Les dispositions que l'homme vertueux a pour lui-même, il les montre également à l'endroit de son ami, puisque celui-ci est un autre lui-même. Dans la mesure où chacun désire la vie pour son propre compte, il en fait autant pour son ami ou à peu de chose près. Mais n'avons-nous pas dit que l'existence était souhaitable par le sentiment qu'on avait de sa propre valeur morale, sentiment qui est en lui-même agréable ? Il en résulte donc qu'il faut avoir aussi le sentiment de l'existence de son ami, ce qui se produit généralement quand on vit en intimité avec lui et qu'on échange paroles et réflexions.

L'amitié est une sorte d'association. Les dispositions qu'on entretient à l'égard de soi-même, on les montre à l'égard de l'ami. Or, en ce qui nous concerne personnellement, la sensation de notre existence est désirable elle l'est aussi par rapport à l'ami.comme elle ne se manifeste en acte que dans la vie commune, tout naturellement les amis y aspirent.

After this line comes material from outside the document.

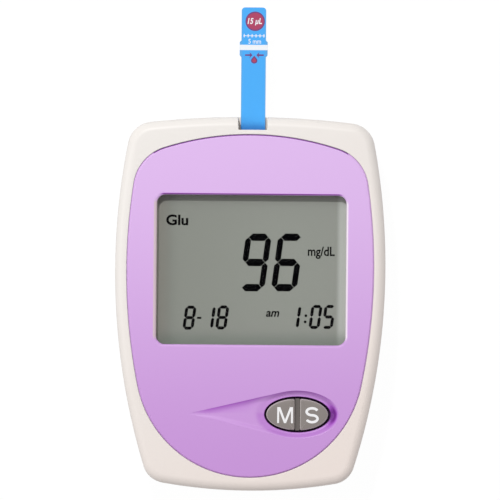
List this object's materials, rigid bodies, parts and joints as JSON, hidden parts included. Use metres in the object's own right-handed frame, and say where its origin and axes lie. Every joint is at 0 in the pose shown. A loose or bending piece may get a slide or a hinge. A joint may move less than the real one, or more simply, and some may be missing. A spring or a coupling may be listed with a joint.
{
  "type": "blood glucose meter",
  "caption": "Hand-held blood glucose meter in a rounded cream case with a lilac faceplate, window, oval keys, and a test strip in its top port.",
  "frame": {"origin": "middle of the flat back face on which the meter lies", "axes": "+X to the right seen from the front, +Y towards the strip port, +Z out of the display"},
  "size_m": [0.0638, 0.1142, 0.022],
  "materials": {
    "housing": "cream moulded plastic, satin gloss",
    "faceplate": "lilac moulded plastic, satin gloss",
    "lens": "clear polished plastic window",
    "foam": "black foam",
    "display": "grey-green reflective display film",
    "display_glass": "display glass cell over its reflector",
    "white_plastic": "white moulded plastic",
    "elastomer": "layered elastomer",
    "board": "green solder mask",
    "black_plastic": "black moulded plastic",
    "steel": "plated steel",
    "ceramic": "ceramic chip",
    "key_mat": "dark grey silicone rubber",
    "key": "warm grey plastic, satin",
    "gold": "gilt spring contacts",
    "strip_white": "white polyester film",
    "strip_print": "sky blue printed film",
    "carbon_ink": "carbon ink tracks",
    "cell": "plain wrapped dry cell"
  },
  "bodies": {
    "meter": {"front_housing": "housing", "back_housing": "housing", "faceplate": "faceplate", "display_lens": "lens", "display_gasket": "foam", "lcd_film": "display", "lcd_glass": "display_glass", "lcd_holder": "white_plastic", "elastomer_strip": "elastomer", "main_board": "board", "controller_chip": "black_plastic", "amplifier_chip": "black_plastic", "crystal": "steel", "capacitors": "ceramic", "buzzer": "black_plastic", "keypad_mat": "key_mat", "memory_switch": "black_plastic", "set_switch": "black_plastic", "strip_connector": "black_plastic", "connector_contacts": "gold", "battery_1": "cell", "battery_2": "cell", "battery_springs": "steel", "link_contact": "steel", "end_contacts": "steel", "case_screws": "steel", "board_screws": "steel"},
    "memory_key": {"memory_button": "key", "memory_plunger": "white_plastic"},
    "set_key": {"set_button": "key", "set_plunger": "white_plastic"},
    "strip": {"strip_base": "strip_white", "strip_cover": "strip_print", "strip_electrodes": "carbon_ink"},
    "door": {"battery_door": "housing"}
  },
  "joints": [
    {"name": "memory_press", "type": "slide", "parent": "meter", "child": "memory_key", "axis": [0, 0, -1], "range_m": [0, 0.0005], "stiffness_N_per_m": 1500, "springref_m": -0.0005},
    {"name": "set_press", "type": "slide", "parent": "meter", "child": "set_key", "axis": [0, 0, -1], "range_m": [0, 0.0005], "stiffness_N_per_m": 1500, "springref_m": -0.0005},
    {"name": "strip_slide", "type": "slide", "parent": "meter", "child": "strip", "axis": [0, 1, 0], "range_m": [0, 0.012]},
    {"name": "door_slide", "type": "slide", "parent": "meter", "child": "door", "axis": [0, -1, 0], "range_m": [0, 0.06]}
  ]
}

En outre, toutes les circonstances où nous éprouvons le sentiment de notre existence et où nous connaissons les raisons qui nous font souhaiter de vivre, nous voulons les partager avec nos amis en vivant avec eux. Aussi les uns se réunissent-ils pour boire, les autres pour jouer aux dés, d'autres pour s'exercer à la gymnastique, d'autres enfin pour chasser ou pour philosopher de compagnie. Tous les hommes passent leur temps à leur occupation préférée.comme ils veulent vivre en intimité avec leurs amis, ils se livrent et participent à ce qu'ils estiment être l'agrément de la vie en commun.